I use Epon epoxy, it was recommended a long time ago by Bill Fink who used it for quite a few years on his rods after having used it in his work for NASA. I was struggling with Urac at the time and not really liking it, it makes the sections bigger than expected and you have to get them bound right now, no time for fumbling around. I really like the long open time Epon gives you, I don't mind working under pressure at my day job, but I don't want to have to hustle like that when I'm in the shop. It also seems to be every bit as strong, 5 out of 6 of my own rods are glued with it and it seems to be holding up as well as the Urac rod. I keep my own rods behind the seat of my work van as kind of a perpetual test, they live there under all sorts of temperature swings all year round, so far all that's gone wrong is I lost a reel seat cap that I had just used ferrlle cement on in the first place.
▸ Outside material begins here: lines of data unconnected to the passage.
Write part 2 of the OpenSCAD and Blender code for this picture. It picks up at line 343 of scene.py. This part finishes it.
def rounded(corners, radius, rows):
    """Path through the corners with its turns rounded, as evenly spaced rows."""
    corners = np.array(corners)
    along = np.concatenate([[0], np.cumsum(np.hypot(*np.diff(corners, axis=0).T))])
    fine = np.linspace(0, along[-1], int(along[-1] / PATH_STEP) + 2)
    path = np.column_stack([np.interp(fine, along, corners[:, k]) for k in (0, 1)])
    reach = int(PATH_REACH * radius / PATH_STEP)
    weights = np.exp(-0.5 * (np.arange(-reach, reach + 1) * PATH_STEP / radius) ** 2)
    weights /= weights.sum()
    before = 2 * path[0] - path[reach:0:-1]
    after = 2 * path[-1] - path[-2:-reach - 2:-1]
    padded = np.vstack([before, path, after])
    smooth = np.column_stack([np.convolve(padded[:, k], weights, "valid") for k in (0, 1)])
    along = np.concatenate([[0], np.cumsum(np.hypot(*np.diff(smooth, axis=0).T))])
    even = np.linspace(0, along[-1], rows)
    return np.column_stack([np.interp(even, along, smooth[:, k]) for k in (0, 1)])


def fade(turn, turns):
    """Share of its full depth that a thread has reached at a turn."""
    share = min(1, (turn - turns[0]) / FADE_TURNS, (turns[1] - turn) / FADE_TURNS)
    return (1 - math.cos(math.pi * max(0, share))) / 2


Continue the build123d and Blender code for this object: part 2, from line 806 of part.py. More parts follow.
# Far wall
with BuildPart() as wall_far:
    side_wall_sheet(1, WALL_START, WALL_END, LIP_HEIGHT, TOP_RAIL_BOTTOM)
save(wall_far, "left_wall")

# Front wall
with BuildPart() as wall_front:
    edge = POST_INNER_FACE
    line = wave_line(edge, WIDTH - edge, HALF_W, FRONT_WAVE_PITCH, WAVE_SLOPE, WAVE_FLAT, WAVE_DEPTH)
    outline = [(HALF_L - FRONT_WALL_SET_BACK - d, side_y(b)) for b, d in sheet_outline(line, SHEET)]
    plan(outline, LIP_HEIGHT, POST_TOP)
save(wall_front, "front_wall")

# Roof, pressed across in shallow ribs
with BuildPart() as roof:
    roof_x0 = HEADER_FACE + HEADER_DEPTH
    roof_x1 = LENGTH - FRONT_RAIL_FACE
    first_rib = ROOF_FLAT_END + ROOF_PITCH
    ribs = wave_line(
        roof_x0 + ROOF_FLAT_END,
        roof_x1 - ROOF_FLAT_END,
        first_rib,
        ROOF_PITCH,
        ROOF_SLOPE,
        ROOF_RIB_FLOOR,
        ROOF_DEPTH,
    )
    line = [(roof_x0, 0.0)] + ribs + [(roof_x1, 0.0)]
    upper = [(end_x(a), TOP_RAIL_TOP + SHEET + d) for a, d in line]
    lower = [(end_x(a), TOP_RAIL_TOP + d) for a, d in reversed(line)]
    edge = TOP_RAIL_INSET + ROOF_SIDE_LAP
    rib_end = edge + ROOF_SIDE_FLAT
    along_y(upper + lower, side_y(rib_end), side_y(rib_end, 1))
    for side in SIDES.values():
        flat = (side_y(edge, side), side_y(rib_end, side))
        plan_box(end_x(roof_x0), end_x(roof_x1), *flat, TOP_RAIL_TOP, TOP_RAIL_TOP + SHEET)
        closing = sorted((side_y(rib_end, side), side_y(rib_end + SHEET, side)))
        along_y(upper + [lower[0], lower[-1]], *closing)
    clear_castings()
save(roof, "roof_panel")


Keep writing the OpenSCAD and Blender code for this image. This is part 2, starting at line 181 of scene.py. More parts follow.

I keep thinking maybe I should try polyurethane, Titebond or resorcinol, but when it comes right down to it I see no reason to change, I'm getting along with Epon just fine.

-Describe your finishing process.

I wrap first and use a first coat of epoxy wrap finish. I fought it for a long time, being a varnish only purist, but the promise of no shimmer wraps was just too much temptation to pass up. True to claims made, it gives beautifully transparent wraps every time(so far anyway). After it cures fr a couple of days I build the wrap finish up with several coats of varnish, then dip the whole rod twice in Last&Last spar varnish. I don't think there's any great advantage to one brand over another, but I have noticed that LnL lays flat on the rod without wanting to pull out to the corners or into the middle of the flats, it makes sanding go a little quicker and I'm all in favor of anything that makes any form of work a little easier or gives better results. I like my rods fairly simple, but as well done as I can make them, I tend to stick to shades of brown and red, in both main and trim colors, along with unfilled cork grips and black hardware. Mostly I use brite nickel silver cap and ring hardware, tho I do black now and then and I'll put screw lock hardware on a heavier rod or if a customer really wants it on a lighter one. When finished they go in a traditional style natural aluminum tube with domed brass top and bottom caps.
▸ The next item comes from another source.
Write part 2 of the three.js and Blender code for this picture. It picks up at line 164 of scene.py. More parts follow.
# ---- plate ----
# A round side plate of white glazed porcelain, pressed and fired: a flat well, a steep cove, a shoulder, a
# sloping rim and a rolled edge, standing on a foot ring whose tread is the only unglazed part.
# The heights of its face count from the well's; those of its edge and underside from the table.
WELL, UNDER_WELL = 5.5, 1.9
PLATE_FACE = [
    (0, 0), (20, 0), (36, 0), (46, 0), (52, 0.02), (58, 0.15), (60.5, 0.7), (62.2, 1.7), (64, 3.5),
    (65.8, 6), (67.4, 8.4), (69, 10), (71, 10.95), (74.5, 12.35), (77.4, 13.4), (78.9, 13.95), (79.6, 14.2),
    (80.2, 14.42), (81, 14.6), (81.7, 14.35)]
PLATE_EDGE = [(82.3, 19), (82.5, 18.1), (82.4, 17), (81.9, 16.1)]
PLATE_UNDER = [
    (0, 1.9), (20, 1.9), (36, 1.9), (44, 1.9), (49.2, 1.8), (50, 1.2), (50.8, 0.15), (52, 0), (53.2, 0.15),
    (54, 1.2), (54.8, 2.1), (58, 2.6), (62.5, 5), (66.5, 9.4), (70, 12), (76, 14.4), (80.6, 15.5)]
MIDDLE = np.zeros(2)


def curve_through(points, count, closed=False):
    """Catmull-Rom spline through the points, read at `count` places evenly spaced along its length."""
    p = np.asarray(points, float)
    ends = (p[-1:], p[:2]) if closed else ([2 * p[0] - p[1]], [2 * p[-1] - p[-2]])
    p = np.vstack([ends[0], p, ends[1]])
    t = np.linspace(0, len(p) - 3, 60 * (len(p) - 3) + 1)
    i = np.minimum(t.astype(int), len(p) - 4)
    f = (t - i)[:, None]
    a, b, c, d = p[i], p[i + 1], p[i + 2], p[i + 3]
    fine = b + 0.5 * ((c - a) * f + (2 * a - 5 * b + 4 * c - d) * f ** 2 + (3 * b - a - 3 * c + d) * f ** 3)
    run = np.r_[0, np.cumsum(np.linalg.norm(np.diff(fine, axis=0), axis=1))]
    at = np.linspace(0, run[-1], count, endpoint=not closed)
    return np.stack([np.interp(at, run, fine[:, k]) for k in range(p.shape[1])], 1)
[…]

-You said, "I'm all in favor of anything that makes any form of work a little easier or gives better results. " and I'd like to know if you'd share any tricks of the trade you've learned over the years.

It's hard to think of tricks of the trade sitting here in front of the computer instead of out in the shop with a stack of bamboo in front of me, but I'll try. One of the many things I learned on the internet was a suggestion made long ago by the guy who helped Gerhke get started, I can't remember his name right now. Basically, heat your nodes as few times as you can, heat them, clamp them enamel up for 5 seconds then flip and clamp enamel to the vise while you heat the next node. This works amazingly well, though not 100%, there are always some that need to be worked on until you're blue in the face. It also helps flattening nodes to hollow the back of the node bump so the bamboo is the same thickness under the node as it is on either side of it.
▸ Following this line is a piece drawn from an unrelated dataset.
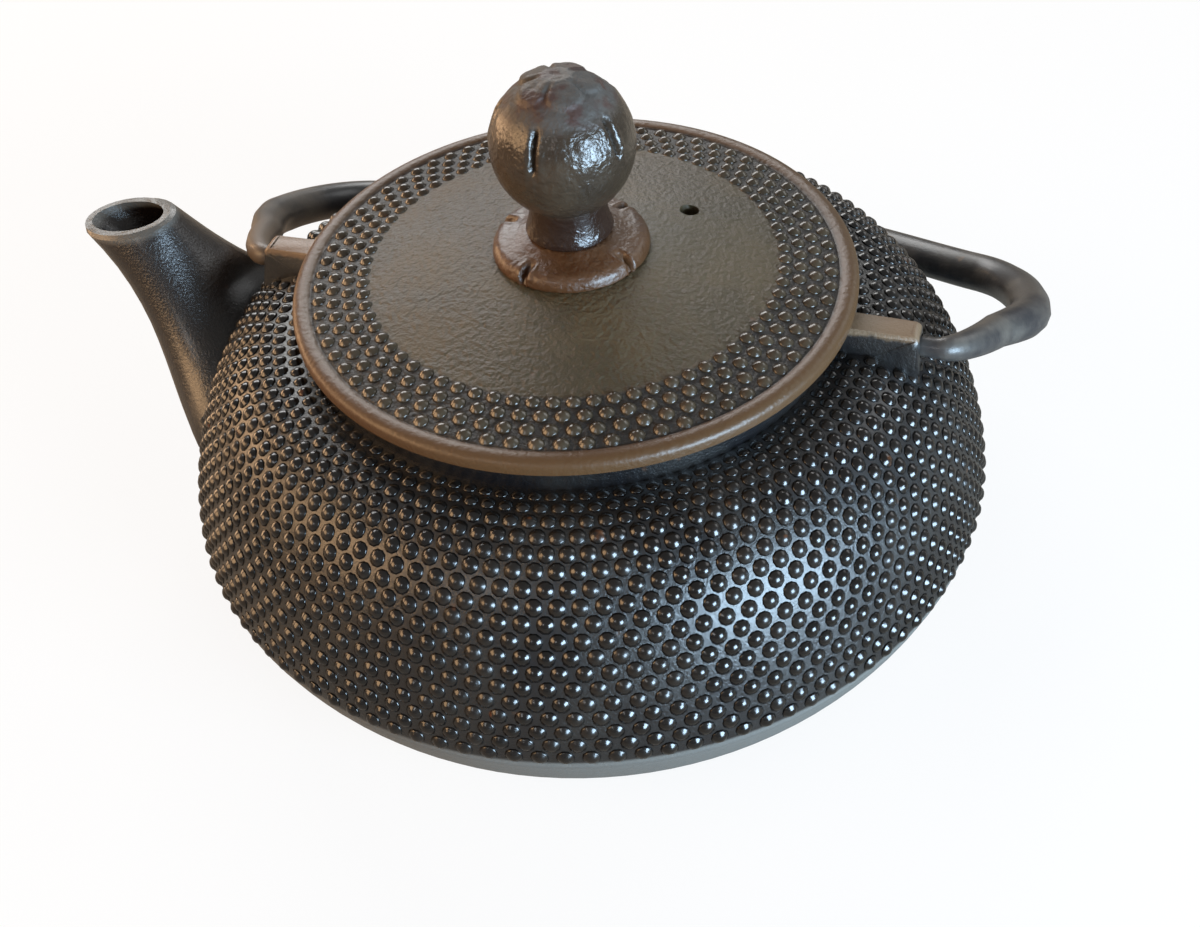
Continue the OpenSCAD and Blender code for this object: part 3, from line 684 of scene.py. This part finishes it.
def bud_relief(azimuth, elevation):
    """How far the bud's skin stands out from a ball, in mm."""
    slit = min((turn_gap(azimuth, SLIT_FIRST + 360 / PETALS * i) for i in range(PETALS)), key=abs)
    across = math.radians(slit) * BUD_R * math.cos(math.radians(elevation))
    length = ease(elevation, 4, 11) * (1 - ease(elevation, 36, 43))
    relief = length * (0.16 * math.exp(-((across - SLIT_LIP) / SLIT_LIP_HALF) ** 2)
                       + 0.10 * math.exp(-((across + SLIT_LIP) / SLIT_LIP_HALF) ** 2)
                       - SLIT_DEPTH * math.exp(-(across / SLIT_HALF) ** 2))
    out = BUD_R * math.cos(math.radians(elevation))
    petal = min((turn_gap(azimuth, CROWN_FIRST + 360 / PETALS * i) for i in range(PETALS)), key=abs)
    middle = CROWN_REACH - CROWN_PETAL
    turn = math.radians(petal)
    edge = (middle * math.cos(turn)
            + math.sqrt(max(CROWN_PETAL ** 2 - (middle * math.sin(turn)) ** 2, 0)))
    if elevation > 40:
        raised = 1 - ease(out, edge - 0.55, edge + 0.3)
        vein = math.exp(-((180 / PETALS - abs(petal)) * math.radians(1) * out / 0.4) ** 2)
        vein *= ease(out, 1.4, 3.2)
        along, aside = out * math.cos(turn), out * math.sin(turn)
        cup = math.exp(-(math.hypot(along - middle, aside) / 1.4) ** 2)
        relief += raised * (0.46 - 0.38 * vein - 0.14 * cup - 0.34 * math.exp(-(out / 1.5) ** 2))
    return relief


low_angle = -math.degrees(math.acos(5.6 / BUD_R))
bud_arc = [low_angle + (90 - low_angle) * i / ARC_STEPS for i in range(ARC_STEPS + 1)]
tenon = [(0, 52.0), (3.0, 52.0), (3.7, 52.25), (4.0, 52.8), (4.0, 53.2), (2.5, 53.2), (2.5, 60.0)]
foot = [(5.8, 60.0), (6.25, 60.2), (6.4, 60.6), (6.25, 61.2), (5.95, 62.0), (5.75, 63.0),
        (5.65, 64.0), (5.6, 64.8)]
ball = [(BUD_R * math.cos(math.radians(a)), BUD_Z + BUD_R * math.sin(math.radians(a)))
        for a in bud_arc[:-1]]
bud = spun(tenon + foot + ball + [(0, BUD_Z + BUD_R)], ROUND_STEPS)
bud_middle = Vector((0, 0, BUD_Z * MM))
for v in bud.verts:
    if v.co.z < BUD_LOW * MM:
        continue
    way = v.co - bud_middle
    azimuth = math.degrees(math.atan2(way.y, way.x))
    elevation = math.degrees(math.asin(min(way.z / way.length, 1.0)))
    dents = 0.05 * noise.noise(v.co * 520) + 0.03 * noise.noise(v.co * 1300)
    dents += 0.16 * noise.noise(v.co * 420 + Vector((3, 1, 2))) * ease(elevation, 50, 58)
    fade = ease(elevation, low_angle, low_angle + 10)
    relief = fade * (bud_relief(azimuth, elevation) + dents)
    v.co = bud_middle + way.normalized() * (BUD_R + relief) * MM
knob_bud = new_object("knob_bud", bud)
knob_bud.data.set_sharp_from_angle(angle=math.radians(50))
knob_bud.data.materials.append(knob_iron)
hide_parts("knob")
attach(knob_bud, "lid")


# Knob seat. A petalled plum-blossom washer of rust-brown iron under the stem, with five short
# notches filed in from its edge.
NOTCHES = (-110, -24, 55, 114, 172)
NOTCH_DEPTH, NOTCH_LIP, NOTCH_PULL = 1.25, 0.14, 0.35
SEAT_STEPS = 256

seat_iron = lacquered_iron(
    "seat_iron", low=(0.046, 0.017, 0.005), high=(0.076, 0.031, 0.010), rust=(0.12, 0.062, 0.026),
    rough=(0.34, 0.46), coat=0.25, coat_rough=0.15, pebble=0.2, sand=0.5, depth=0.00022,
    crackle=1.0)
seat_edge = [(2.55, 56.8), (11.3, 56.8), (11.55, 56.95), (11.6, 57.2)]
seat_bead = [(9.7 + 1.85 * math.cos(math.radians(a)), 57.3 + 1.85 * math.sin(math.radians(a)))
             for a in range(5, 82, 8)]
seat_top = [(9.5, 59.2), (9.0, 59.3), (8.5, 59.4), (8.0, 59.52), (7.5, 59.68), (7.0, 59.85),
            (6.6, 60.0), (6.2, 60.1), (5.6, 60.12), (4.5, 60.0), (2.55, 60.0)]
seat = spun(seat_edge + seat_bead + seat_top, SEAT_STEPS, closed=True)
for v in seat.verts:
    r = math.hypot(v.co.x, v.co.y) / MM
    if r < 7.5 or v.co.z < 56.9 * MM:
        continue
    azimuth = math.degrees(math.atan2(v.co.y, v.co.x))
    across = min((math.radians(turn_gap(azimuth, n)) * r for n in NOTCHES), key=abs)
    cut = 1 - ease(abs(across), 0.25, 0.75)
    lip = math.exp(-((abs(across) - 1.1) / 0.35) ** 2)
    inward = ease(r, 8.6, 9.8)
    v.co.z += (-NOTCH_DEPTH * cut + NOTCH_LIP * lip) * inward * MM
    pull = 1 - NOTCH_PULL * cut * ease(r, 9.8, 11.4) / r
    v.co.x *= pull
    v.co.y *= pull
    v.co.z += 0.05 * noise.noise(v.co * 420) * MM
flower_seat = new_object("flower_seat", seat)
flower_seat.data.set_sharp_from_angle(angle=math.radians(50))
flower_seat.data.materials.append(seat_iron)
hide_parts("knob_seat")
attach(flower_seat, "lid")


# Bail. A cast iron rod bent to an arch and lacquered, thinner at its turned-in ends, which sit
# in the lugs' blind holes. It lies back on the belly.
AXIS_Z, REST_ANGLE, SLID = 47.0, 23.3, 1.0
END_D, ROOT_D, KNEE_D, ARM_D, BEND_D, GRIP_D = 2.9, 3.1, 5.3, 6.6, 6.4, 6.2
CURVE_STEPS = 16
start, knee, shoulder = (53.1, 0.0), (60.6, 13.0), (65.4, 26.5)
bend, apex = (57.0, 48.7), (0.0, 74.0)
BAIL_RUNS = (
    (start, (55.6, 0.0), (58.8, 7.0), knee, lambda t: ROOT_D + (KNEE_D - ROOT_D) * t ** 0.7),
    (knee, (62.8, 17.2), (65.3, 21.5), shoulder, lambda t: KNEE_D + (ARM_D - KNEE_D) * t),
    (shoulder, (65.5, 37.0), (62.2, 45.7), bend, lambda t: ARM_D + (BEND_D - ARM_D) * t),
    (bend, (46.0, 53.9), (27.0, 74.0), apex, lambda t: BEND_D + (GRIP_D - BEND_D) * t))

half = [(46.9, 0.0, END_D), (50.0, 0.0, END_D), (52.4, 0.0, END_D)]
for a, b, c, d, girth in BAIL_RUNS:
    half += [(*bezier((a, b, c, d), t / CURVE_STEPS), girth(t / CURVE_STEPS))
             for t in range(CURVE_STEPS)]
arch = half + [(*apex, GRIP_D)] + [(-x, y, d) for x, y, d in reversed(half)]
path = bpy.data.curves.new("bail_path", "CURVE")
path.dimensions = "3D"
path.bevel_depth = 0.5 * MM
path.bevel_resolution = 5
path.use_fill_caps = True
spline = path.splines.new("POLY")
spline.points.add(len(arch) - 1)
tilt = (Matrix.Translation((SLID * MM, 0, AXIS_Z * MM))
        @ Matrix.Rotation(math.radians(-REST_ANGLE), 4, "X"))
for point, (x, y, girth) in zip(spline.points, arch):
    point.co = (*(tilt @ (Vector((x, y, 0)) * MM)), 1)
    point.radius = girth
rod = bpy.data.objects.new("rod", path)
bpy.context.scene.collection.objects.link(rod)
bpy.context.view_layer.update()
rod_mesh = bpy.data.meshes.new_from_object(rod)
bpy.data.objects.remove(rod)
bm = bmesh.new()
bm.from_mesh(rod_mesh)
bmesh.ops.remove_doubles(bm, verts=bm.verts, dist=1e-6)
bail_iron = lacquered_iron(
    "bail_iron", low=(0.020, 0.020, 0.023), high=(0.100, 0.086, 0.071), rust=(0.12, 0.080, 0.052),
    rough=(0.36, 0.50), coat=0.2, coat_rough=0.2, pebble=0.2, sand=0.6, depth=0.00008)
tree = bail_iron.node_tree
place = place_parts(tree)
# The bail's left end: rubbed, and painted a paler warm grey as painted light from the warm lamps.
rubbed_end_painted_light = both(tree, ramp_node(tree, place["X"], -50 * MM, -54 * MM),
                  ramp_node(tree, place["Y"], 20 * MM, 6 * MM))
recolour(bail_iron, rubbed_end_painted_light, (0.120, 0.088, 0.062), 0.5)
bail_rod = new_object("bail_rod", bm)
bail_rod.data.set_sharp_from_angle(angle=math.radians(50))
bail_rod.data.materials.append(bail_iron)
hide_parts("bail")
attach(bail_rod, "handle")


# Strainer and washer. Pressed and perforated stainless steel, brushed round and a little stained
# by tea. The strainer hangs on the ledge in the mouth; the washer is held by the knob's tenon.
satin_steel = bpy.data.materials.new("satin_steel")
satin_steel.use_nodes = True
tree = satin_steel.node_tree
shader = tree.nodes["Principled BSDF"]
radius, height = axis_distance(tree)
lines = math_node(tree, "ADD", math_node(tree, "MULTIPLY", radius, 3.0), height)
brushed = noise_node(tree, lines, 5200, 3.0, 0.7)
stained = noise_node(tree, place_node(tree), 160, 3.0, 0.55)
link(tree, mixed(tree, ramp_node(tree, stained, 0.35, 0.7), (0.58, 0.59, 0.60), (0.46, 0.45, 0.43)),
     shader.inputs["Base Color"])
shader.inputs["Metallic"].default_value = 1.0
link(tree, ramp_node(tree, brushed, 0.3, 0.7, 0.22, 0.42), shader.inputs["Roughness"])
for name in ("knob_washer", "strainer_rim", "strainer_basket", "strainer_floor", "strainer_band"):
    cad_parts[name].data.materials.clear()
    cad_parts[name].data.materials.append(satin_steel)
Something I learned from Ron Kusse is, if you are tapering on a machine, even if you finish by hand, do your machine work before you heat treat, you'll get less damage to the edges of the strips and your cutters will last longer. I taper my strips by machine to roughl;y .050 over finish dimension, then bind and heat treat. I use to rough the strips all the same size then heat treat and run thru the machine again, but was having a lot of trouble with the edges breaking off and cutters getting dull quickly. Tapering first cuts down the oven time a couple of minutes and doesn't seem to hurt anything, I've tried a few blond sections this way and the color was the same end to end.

Cold varnish sands better than warm varnish, so turn the lite off in the drying cabinet after 12 hours and let the sections get cold before you sand them.

I just mentioned this on the list, but wetting the thread when you're doing trim wraps will help them stay put. I just lick my finger and run them over the thread, but water works as well for the more fastidious. Spit also works well to cool down a hot node quickly when they keep going back where they were after being straightened, again, water works too.

Those are a few of the tings I've picked up that have helped enough to be worth mentioning, the List archives is full of stuff for those who care to look.. Bamboo rodmaking doesn't really lend itself to shortcuts, it pretty much takes what it takes to make a nice rod.



-Let's talk about your shop. I love this "planed on a couple sawhorses under the open sky." How do your carpentry skills come into play in rod building, my guess would be that they're an asset.

Well, it's really not much. I started my first rod before I finished building my shop and made my first woooden forms and planed most of my first rod on saw horses in the yard next to the site where the shop is now. I do construction work for a living and manage to scrounge enough materials to build a tiny little shack 8'x12', but it was big enough for what I needed. A few years and a dozen or two rods later I expanded it to it's still not too big present size of 12'x16', but it's dry and has a wood floor so it's not too hard on the feet and back and I can heat it in the winter if I'm feeling extravagant or have to glue up a rod. Like most places where work is done and tools are stored, it tends to become a catchall for stuff I don't need at work for a while, materials I run into that I can't bring myself to throw out and garden tools I don't want left outside, but don't feel like hauling around the house to the garden shed. I manage to get by on this glorified closet by doing all the finish work in a spare bedroom I claimed for myself when we moved in. It's had to occaisionally to double duty as a guest bedroom, but the few guests we have don't complain too much about the smell of varnish. Once I get the grip and ferrules mounted on a blank then it goes into the back room where i do the wrapping and varnishing. This works out pretty well for me because I heat the house anyway and don't really need the room for anything else and all the messy stuff stays out in the shop where it can't float into any fresh varnish.